You only ask that question to Aboriginal artists. They didn’t direct that
question to non-Aboriginal artists. When you directed the question to the artist
their answer depended on their nationality… I wonder if other nationalities get
that same question asked after all those centuries.
Whether you’re a practicing artist or a curator, we’re expected to answer for so
many nations, and non-Aboriginal people don’t consider just how many nations
that we somehow have to respond to, to answer to their histories, their cultures
, to represent when we are not of their nation. So there is an extreme amount of
pressure there that I don’t think was ever fully understood.
Cathy: Over twenty years, you have been part of, or exposed to the changing
climate for Aboriginal artists in Manitoba. What are some of your observations?

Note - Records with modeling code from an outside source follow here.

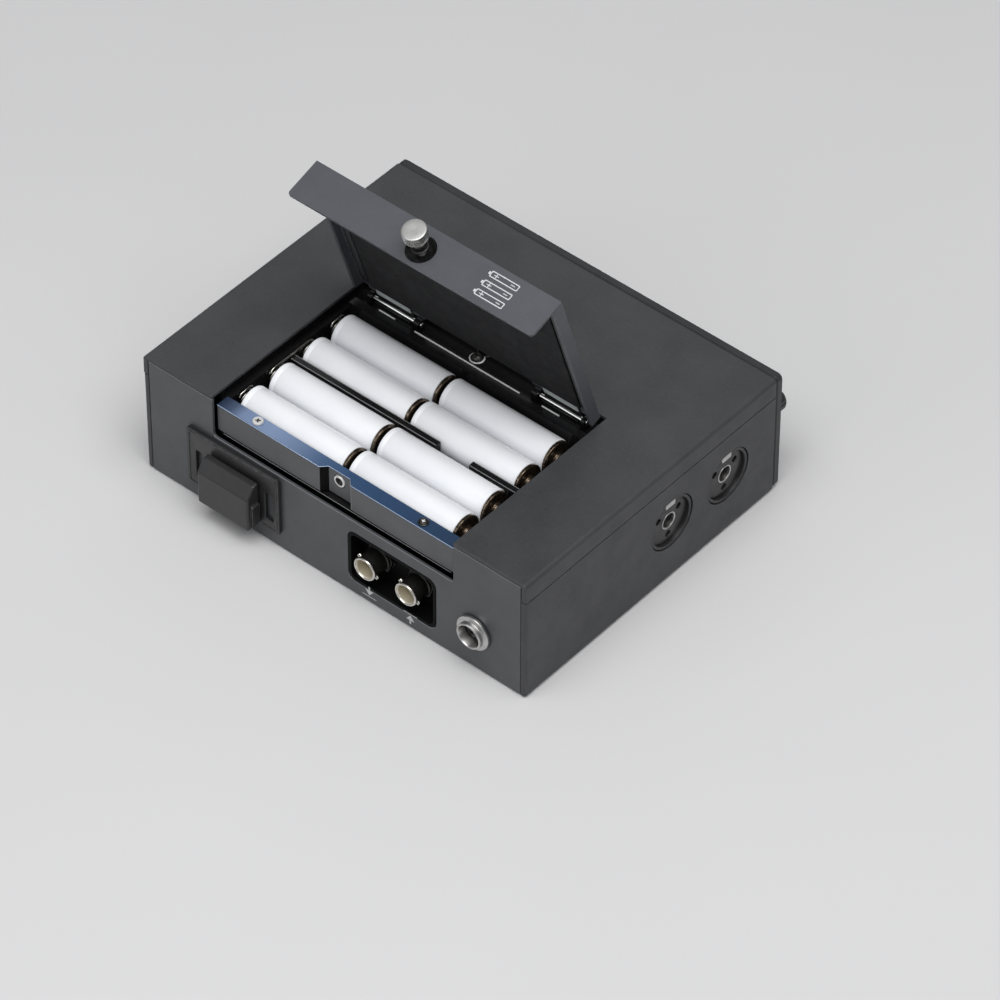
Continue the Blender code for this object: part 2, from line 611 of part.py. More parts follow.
door_pivot = lid_pivot()
battery_door(door_pivot)
battery_door_pad(door_pivot)
battery_thumbscrew(door_pivot)
hinge_rod("hinge_rod_left", -1)
hinge_rod("hinge_rod_right", 1)

bnc_bezel()
bnc_socket("timecode_in_socket", BNC_X[0])
bnc_socket("timecode_out_socket", BNC_X[1])
multipin_socket()
multipin_cap()
dc_socket()

display()
for entry in KNOBS:
    knob(*entry)
for entry in KEYS:
    key(*entry)
headphone_jack()

for number, (side, y) in enumerate(itertools.product(SIDES, JACK_Y), 1):
    input_jack(number, side, y)
card_door()
main_board()
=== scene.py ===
import json
import math
import random

import bmesh
import bpy
from mathutils import Matrix, Vector


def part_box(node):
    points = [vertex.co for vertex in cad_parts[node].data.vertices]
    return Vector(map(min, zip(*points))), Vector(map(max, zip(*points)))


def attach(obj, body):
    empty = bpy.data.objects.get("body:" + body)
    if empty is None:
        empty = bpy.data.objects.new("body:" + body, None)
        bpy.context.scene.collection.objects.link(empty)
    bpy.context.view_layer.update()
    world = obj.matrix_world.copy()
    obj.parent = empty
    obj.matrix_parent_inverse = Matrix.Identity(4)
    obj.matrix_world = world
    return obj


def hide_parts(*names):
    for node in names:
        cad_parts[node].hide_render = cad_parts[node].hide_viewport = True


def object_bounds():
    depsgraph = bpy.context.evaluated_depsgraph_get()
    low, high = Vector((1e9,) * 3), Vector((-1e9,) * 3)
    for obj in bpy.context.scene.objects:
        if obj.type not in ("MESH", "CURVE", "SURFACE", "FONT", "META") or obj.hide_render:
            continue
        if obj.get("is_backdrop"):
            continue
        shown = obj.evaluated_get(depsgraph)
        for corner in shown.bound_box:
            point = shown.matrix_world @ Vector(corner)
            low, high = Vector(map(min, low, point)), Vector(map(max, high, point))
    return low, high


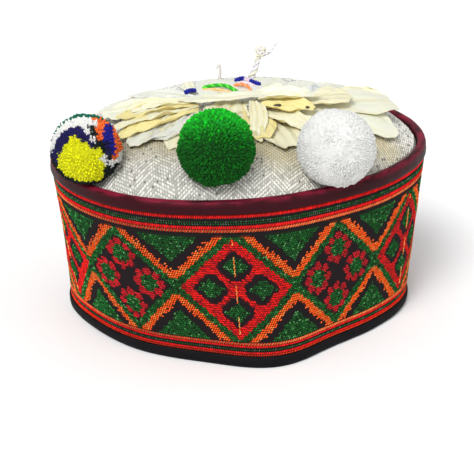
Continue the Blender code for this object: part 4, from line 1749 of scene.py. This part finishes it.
@dataclass
class PetalSpray:
    """A spray of petals that spread from one place on the crown."""

    form: CapForm
    name: str
    node: str
    petals: tuple[Petal, ...]
    balls: tuple[Pompom, ...]
    seed: int
    length_steps: int = 32
    width_steps: int = 24
    thickness: float = 0.00035

    def _clear(self, point: Vector) -> Vector:
        """Moves a point out of the pompoms and up from the tweed.

        Args:
            point: The point.

        Returns:
            Its new place.
        """
        for ball in self.balls:
            gap = point - ball.middle()
            least = ball.radius + 0.0008
            if gap.length < least:
                point = ball.middle() + gap.normalized() * least
        low = float(self.form.crown(np.array(point.x), np.array(point.y))) + 0.0009
        point.z = max(point.z, low)
        return point

    def _petal(self, petal: Petal, index: int) -> tuple[np.ndarray, np.ndarray, np.ndarray]:
        """The points of one petal.

        Args:
            petal: The petal.
            index: Its number in the spray, for its own creases.

        Returns:
            Its grid of points, the strength of the fold tint and painted shade at each, and the map places.
        """
        rng = random.Random(self.seed * 100 + index)
        root, tip = Vector(petal.root), Vector(petal.tip)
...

Colleen: The energy for wanting to develop Aboriginal arts came from the
grassroots level. It came from people who were not professionals, but who were
striving to be. And of course that was accompanied with an enormous load of a
lack of management, lack of infrastructure, lack of understanding how the
professional arts community worked. All of those are enormous barriers, but
there was a growing, steady energy and it didn’t all succeed. Eventually, I did
start to see some pretty major things happen. The real catalyst was the
establishment of Urban Shaman as an artist run centre. What it brought with it
was another level of professionalism that hadn’t existed. They took the
responsibility of saying we all need some professionalism and brought themselves
and others along with them. That was a huge step to take.
Cathy: Artists seem to be examining their position more and more in a global
context. Rebecca Belmore represented Canada at the last Venice Biennale. You
yourself recently did an artist-in-residency in Bellagio, Italy, in which you
researched explorers and their purpose for coming, or attempting to come, to
North America. What are your thoughts on this momentum?
Colleen: There’s a sense of discovery. We never got to explore, so our age of
exploration is just coming about. It took over five hundred years, but I’m now
going back the other way, and discovering what the rest of the world is about.